Exactly. And it’s something that is, I think, a genuinely *new* SF idea. The broken past thing comes from conversations with Tilt, but the more I think about the idea of trying to literally reconstruct one’s own past, the more possibilities there are to play with…
Andrew, I’ve been thinking about heroic hyping the X-Men pretty much all year, but have been put off by the horrible facts of Morrison’s experience on the book. In conversation with Amy yesterday it occurred to me that, fuck it, we should go further and write something that fits our vision for the title. Mine our thinking to its core so that whatever we find doesn’t look sue-able and get that bad boy out there into the world – I can guarantee it won’t smell like any other superhero comic (as long as we can get the right artist!). I think you should do the same with this. You have the passion, the skill and the vision. Write a better Dr Who, call it something else, and sell it.
Should we form a pact?
Yes, we should. This kind of thing is one reason why I’m going to set up the Newniverse site, as somewhere for people to play with other people’s characters with the numbers filed off.

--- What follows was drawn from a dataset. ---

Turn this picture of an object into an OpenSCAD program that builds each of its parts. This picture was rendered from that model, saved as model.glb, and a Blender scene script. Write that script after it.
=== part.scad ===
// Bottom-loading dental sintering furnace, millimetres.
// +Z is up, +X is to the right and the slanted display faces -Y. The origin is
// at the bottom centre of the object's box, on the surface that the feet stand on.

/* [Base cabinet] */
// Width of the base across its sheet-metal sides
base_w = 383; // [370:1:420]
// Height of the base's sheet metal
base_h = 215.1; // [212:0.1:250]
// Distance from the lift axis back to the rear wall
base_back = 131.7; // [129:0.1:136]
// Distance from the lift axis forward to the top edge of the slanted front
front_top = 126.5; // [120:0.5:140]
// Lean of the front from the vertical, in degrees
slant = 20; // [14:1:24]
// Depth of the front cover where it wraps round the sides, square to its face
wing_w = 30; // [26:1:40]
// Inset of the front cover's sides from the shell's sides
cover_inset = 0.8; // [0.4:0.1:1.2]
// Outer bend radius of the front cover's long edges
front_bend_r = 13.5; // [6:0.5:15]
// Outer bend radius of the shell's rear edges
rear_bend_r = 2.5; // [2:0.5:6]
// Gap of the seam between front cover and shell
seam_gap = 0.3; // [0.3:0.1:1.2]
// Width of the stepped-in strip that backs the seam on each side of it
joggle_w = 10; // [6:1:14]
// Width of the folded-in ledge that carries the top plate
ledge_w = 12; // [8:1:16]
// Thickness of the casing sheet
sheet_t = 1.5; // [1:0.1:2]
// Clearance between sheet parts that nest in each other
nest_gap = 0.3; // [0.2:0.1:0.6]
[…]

I actually have a number of ideas for a Doctor-alike – I’ve got a quite detailed proposal in my head for this, incorporating little bits of the Phantom Stranger, Sandman, The Spirit and old EC Comics to replace the Doctor-specific stuff, while still being at core the thing I posted the other day. The main problem is that no matter how much I change the surface details, the main character is the Doctor – all the dialogue I hear in my head is in the Doctor’s rhythms.
That wouldn’t be so bad, except that there’s a huge cottage industry already in ersatz Doctor Who – video series like The Stranger, audio dramas involving The Professor or The Dominie, the Faction Paradox books/comics/audios, the Time Hunter novels, Iris Wildthyme, Bernice Summerfield, PROBE, Kandor City… there’s even apparently a film, Zygon: When Being You Just Isn’t Enough that’s a soft-porn film about Zygons. Get an out-of-work character actor from the 70s, or pay Robert Holmes’ estate a fiver to license the name of an old monster, and you too can have your own direct-to-video ‘Whoniverse’ series, with Mark Gatiss in it…

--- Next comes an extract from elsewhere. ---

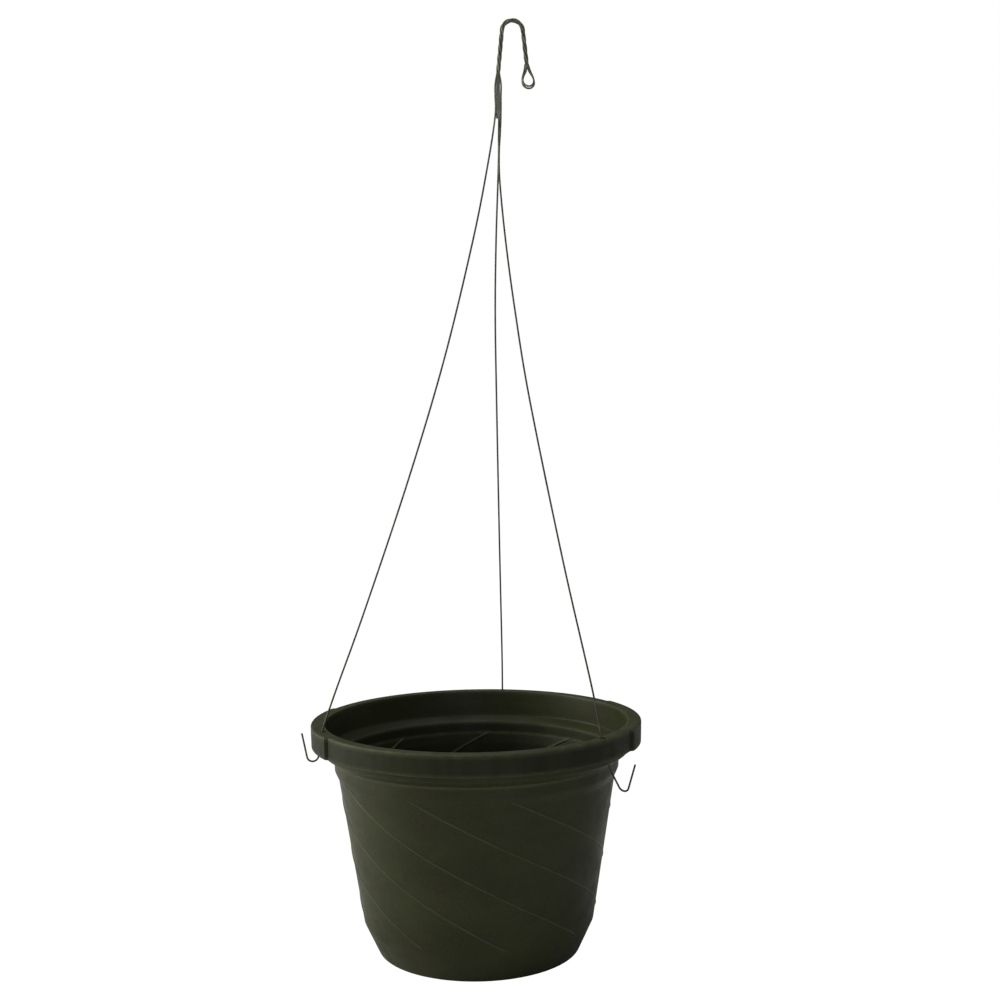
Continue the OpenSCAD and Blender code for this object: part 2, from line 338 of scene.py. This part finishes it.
def corner_arc(before, corner, after, r):
    """Points of a fillet of radius r at a corner of a half-section."""
    a, b = (before - corner).normalized(), (after - corner).normalized()
    half = a.angle(b) / 2
    reach = min(r / math.tan(half), (before - corner).length * 0.48, (after - corner).length * 0.48)
    steps = max(2, round((math.pi - 2 * half) / 0.26))
    ends = corner + a * reach, corner + b * reach
    # A quadratic curve through the corner's two tangent points
    return [ends[0] * (1 - t) ** 2 + corner * 2 * t * (1 - t) + ends[1] * t * t
            for t in (i / steps for i in range(steps + 1))]


def pot_outline():
    """The moulding's half-section as (radius, height, zone) stations, from the middle of the underside
    over the outer wall and the rim to the middle of the floor inside."""
    corners = [
        # radius, height, fillet, zone after it, longest step
        (RING_FOOT_IN, 0, 1.5, "under", 4), (RING_IN, FLOOR_RISE, 1.5, "under", 4),
        (RING_OUT, FLOOR_RISE, 1.5, "under", 4), (RING_FOOT_OUT, 0, 1.5, "under", 4),
        (FOOT_R - 0.5, 0, 2.2, "outer", 2.5),
        (WAIST_R, WAIST_Z, 5, "outer", 2), (NECK_R, NECK_Z, 3, "outer", 1.5),
        (SHOULDER_R - DRAFT, SHOULDER_FOOT_Z, 2.5, "outer", 2),
        (SHOULDER_R, SHOULDER_TOP_Z, 1.2, "rim", 2),
        (WALL_R, WALL_FOOT_Z, 1.5, "rim", 2.5), (WALL_R, POT_H - WALL, 0.6, "rim", 2.5),
        (SKIRT_IN_R, POT_H - WALL, 0.5, "skirt", 2.5), (SKIRT_IN_R - DRAFT, SKIRT_Z, 0.45, "skirt", 1),
        (RIM_R - DRAFT, SKIRT_Z, 0.55, "skirt", 2.5), (RIM_R, POT_H, 1.7, "rim", 1.5),
        (MOUTH_R, POT_H, 1.1, "rim", 2.5), (MOUTH_FOOT_R, MOUTH_FOOT_Z, 2.2, "rim", 1.5),
        (LEDGE_R, LEDGE_Z, 1.2, "inner", 2), (INNER_SHOULDER_R, INNER_SHOULDER_Z, 2.2, "inner", 1.5),
        (NECK_R - WALL, NECK_Z, 3, "inner", 2), (WAIST_R - WALL, WAIST_Z, 5, "inner", 2.5),
        (INNER_FOOT_R, FLOOR_T, 3, "floor", 4), (RING_FOOT_OUT, FLOOR_T, 1.5, "floor", 4),
        (RING_OUT, FLOOR_RISE + FLOOR_T, 1.5, "floor", 4),
        (RING_IN, FLOOR_RISE + FLOOR_T, 1.5, "floor", 4), (RING_FOOT_IN, FLOOR_T, 1.5, "floor", 4)]
    points = [Vector((0, 0))] + [Vector(c[:2]) for c in corners] + [Vector((0, FLOOR_T))]
    stations = []
    for i, (r, z, fillet, zone, step) in enumerate(corners):
        curve = corner_arc(points[i], points[i + 1], points[i + 2], fillet)
        stations += [(p.x, p.y, zone) for p in curve]
        following = corners[i + 1] if i + 1 < len(corners) else None
        goal = (corner_arc(points[i + 1], points[i + 2], points[i + 3], following[2])[0]
                if following else Vector((HUB_R, FLOOR_T)))
        count = max(1, math.ceil((goal - curve[-1]).length / step))
        stations += [(lerp(curve[-1].x, goal.x, k / count), lerp(curve[-1].y, goal.y, k / count), zone)
                     for k in range(1, count)]
    return [(HUB_R, 0, "under")] + stations + [(HUB_R, FLOOR_T, "floor")]


def rib_columns():
    """Azimuths of the mesh's columns within one rib's share of the circle, closer together on the rib."""
    share = 360 / RIBS
    close = [0, 0.3, 0.6, 0.9, 1.15, 1.5, 2.0]
    count = 18
    far = [lerp(close[-1], share / 2, i / count) for i in range(1, count + 1)]
    half = close + far
    return [-x for x in reversed(half[1:-1])] + half


def rib_shift(station_z, zone):
    """How far round the columns have turned at this height, in degrees."""
    inside = zone in ("inner", "floor")
    z = max(RIB_END - 6, min(RIB_INNER_TOP if inside else RIB_TOP, station_z))
    return RIB_START + (RIB_TOP - z) * RIB_TURN + (RIB_INNER_LAG if inside else 0)


def ear_pull(azimuth):
    """Draws the columns near an ear's ends together there, so that the ear's step is crisp."""
    reach = 3.0
    for middle in (0, 180):
        for side in (-1, 1):
            end = middle + side * EAR_HALF
            d = around(azimuth, end)
            if abs(d) < reach:
                return end + math.copysign(reach * (abs(d) / reach) ** 1.9, d)
    return azimuth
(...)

For a long time I imagined the audience for my thing would cross over enough with the Doctor Who audience that it would be perceived as being another of those things – if you have a character who talks and acts like the Doctor, in Doctor Who type adventures, it looks like that (not that there’s anything wrong with those things per se, but they’re not what I want to be doing). But the character in the Welsh series is so different now that I honestly think a mainstream audience would not make the connection.

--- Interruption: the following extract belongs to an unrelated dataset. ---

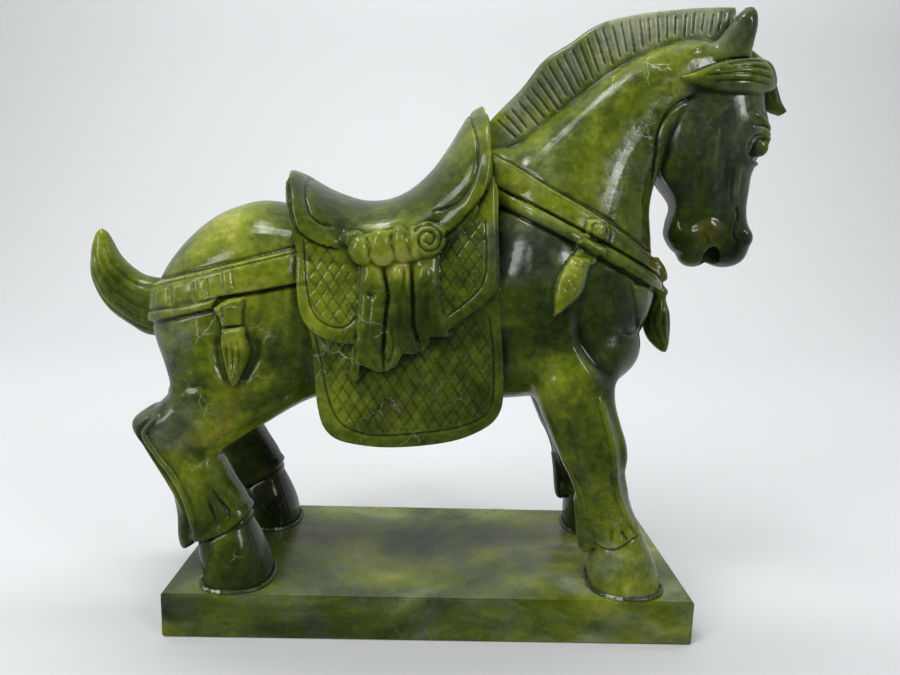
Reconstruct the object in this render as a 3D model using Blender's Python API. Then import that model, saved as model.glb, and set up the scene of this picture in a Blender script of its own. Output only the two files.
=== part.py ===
"""Carved jade parade horse standing on a separate stone plinth.

The horse, with its saddle, cloths, harness, mane and tail, is one carved
block, symmetrical about the plane y = 0.  It stands on a flat rectangular
plinth and is fixed to it by a thin bead of adhesive around each hoof.
Metres, +X toward the head, +Z up, origin at the centre of the underside.
"""
import math

import bmesh
import bpy
from mathutils import Vector
from mathutils.bvhtree import BVHTree

for _o in list(bpy.data.objects):
    bpy.data.objects.remove(_o, do_unlink=True)

# ------------------------------------------------------------------ sizes
MM = 0.001
PLINTH_LENGTH = 0.254
PLINTH_DEPTH = 0.108
PLINTH_HEIGHT = 0.022
PLINTH_ARRIS = 0.0007
FIT_GAP = 0.0003            # between touching pieces
HOOF_SOLE = 22.3            # mm, underside of the hooves
STRAP_HALF = 7.5            # mm, half width of the breast and crupper straps
STRAP_RISE = 2.2            # mm, relief of a strap over the body
CLOTH_RISE = 3.0            # mm, relief of the blanket over the barrel
FLAP_RISE = 4.6             # mm, relief of the upper flap over the barrel
BEAD_WIDTH = 1.8            # mm, adhesive bead beyond the hoof
BEAD_HEIGHT = 1.3           # mm
CARVE_VOXEL = 0.0013        # grain at which the carved volumes are fused
HORSE_RATIO = 0.033           # share of faces kept on the fused carving

# Section tables, millimetres.  Each section is
# (rear x, rear z, front x, front z, half width, side offset, fullness).
TORSO = [
    (-138, 150, -138, 160, 8, 0, 2.0),
    (-136, 138, -136, 168, 24, 0, 2.1),
    (-130, 124, -132, 177, 34, 0, 2.2),
    (-120, 115, -122, 189.5, 40, 0, 2.2),
    (-106, 109, -108, 200.5, 43, 0, 2.25),
    (-88, 107, -89, 207, 44.5, 0, 2.3),
    (-68, 108, -70, 205, 44, 0, 2.4),
    (-40, 109, -42, 199, 44, 0, 2.5),
    (-10, 109, -12, 198, 44, 0, 2.5),
    (20, 109, 14, 207, 44, 0, 2.5),
    (44, 110, 36, 216, 44, 0, 2.4),
    (64, 113, 60, 212, 42, 0, 2.3),
    (80, 120, 82, 200, 38, 0, 2.2),
    (92, 128, 98, 190, 30, 0, 2.1),
    (100, 140, 107, 180, 21, 0, 2.0),
    (105, 152, 110, 172, 11, 0, 2.0)]
NECK = [
    (8, 190, 84, 130, 41, 0, 2.3),
    (22, 216, 102, 146, 38, 0, 2.3),
    (34, 233, 109, 168, 34, 0, 2.3),
    (48, 246, 108, 189, 30, 0, 2.2),
    (65, 260, 106, 206, 26, 0, 2.2),
    (83, 274, 108, 222, 22.5, 0, 2.2),
    (101, 284, 113, 240, 20, 0, 2.2),
    (119, 290, 124, 255, 18, 0, 2.2),
    (134, 289, 136, 264, 15, 0, 2.2)]
HEAD = [
    (124, 287, 146, 288, 9, 0, 2.0),
    (116, 280, 154, 281, 14, 0, 2.1),
    (112, 270, 159, 272, 17, 0, 2.3),
    (109, 258, 160, 260, 19.5, 0, 2.5),
    (107, 246, 163, 248, 20.5, 0, 2.6),
    (107, 236, 161, 238, 20, 0, 2.6),
    (109, 226, 156, 227, 18.5, 0, 2.6),
    (114, 218, 155, 218, 16.5, 0, 2.5),
    (119, 210, 155, 210, 14.5, 0, 2.5),
    (117.5, 202, 156.5, 203, 14, 0, 2.4),
    (117, 195, 160, 195, 14, 0, 2.4),
    (121, 188, 158, 189, 12.5, 0, 2.3),
    (128, 183, 150, 183, 9, 0, 2.1)]
FORELEG = [
    (50, 160, 96, 160, 13, -20, 2.2),
    (47, 142, 94, 143, 16, -26, 2.3),
    (47, 124, 88, 128, 16.5, -30, 2.4),
    (51, 111, 87, 116, 16, -33, 2.5),
    (56, 100, 91, 102, 15, -34, 2.6),
    (61, 89, 93.5, 90, 14, -34.5, 2.6),
    (67, 79, 94, 80, 13, -34.5, 2.6),
    (70.5, 70, 96.5, 70, 12.5, -34.5, 2.6),
    (73, 60, 100, 60, 12.5, -34.5, 2.5),
    (76, 51, 103, 52, 13, -34.5, 2.5),
    (79, 44, 105, 46, 13.5, -34.5, 2.4)]
FOREHOOF = [
    (80, 48, 104, 50, 12.5, -34.5, 2.3),
    (79.5, 41, 108.5, 41, 15.5, -34.5, 2.4),
    (79, 32, 112.5, 32, 17, -34.5, 2.5),
    (79.5, HOOF_SOLE, 114.5, HOOF_SOLE, 17.5, -34.5, 2.5)]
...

The main problem for me at this point is that were I to do it by myself, the only option for serial publication (which it really needs) would be comics (or audio-drama podcasts?) which would require collaboration with other people (I can’t draw), and I’m not a very good collaborator…
But in principle, I *REALLY* want to do it, especially since I’m getting more confident in my own abilities (bought Alan Moore’s Dodgem Logic mag yesterday – PEP is going to be better, no contest).
Gavin B: You’re really taking the Doctor so far back to his roots it’s before he even erupted above ground. This ‘amnesiac Doctor’ comes from early planning meetings, doesn’t he?
(By which I mean you’re sourcing your Doctor from that root. You’re talking about much else, but that’s really undoing the knots they subsequently got him in.)
Not consciously – the amnesia bit came via conversations with Tilt, but that may well have been a half-conscious influence. But I’m definitely trying to take the show back to its very early phase – much as I love the show as it grew, I would dearly love to have had twenty-six years of the show that’s in the The Beginning box set…
It also occurs to me that an amnesiac Doctor would be a better identification figure for a young audience. He wouldn’t recognise, say, returning Ice Warriors any more than they would.
Exactly.
Gavin RI usually try not to talk about Doctor Who on the internet (I’m scared of continuity nerds, I like to refer to the main character as “Doctor Who”, and I’ve been involved in online Star Wars fandom enough to know that online fandom is not a good way to live your life), but this seems like a safe place to come out.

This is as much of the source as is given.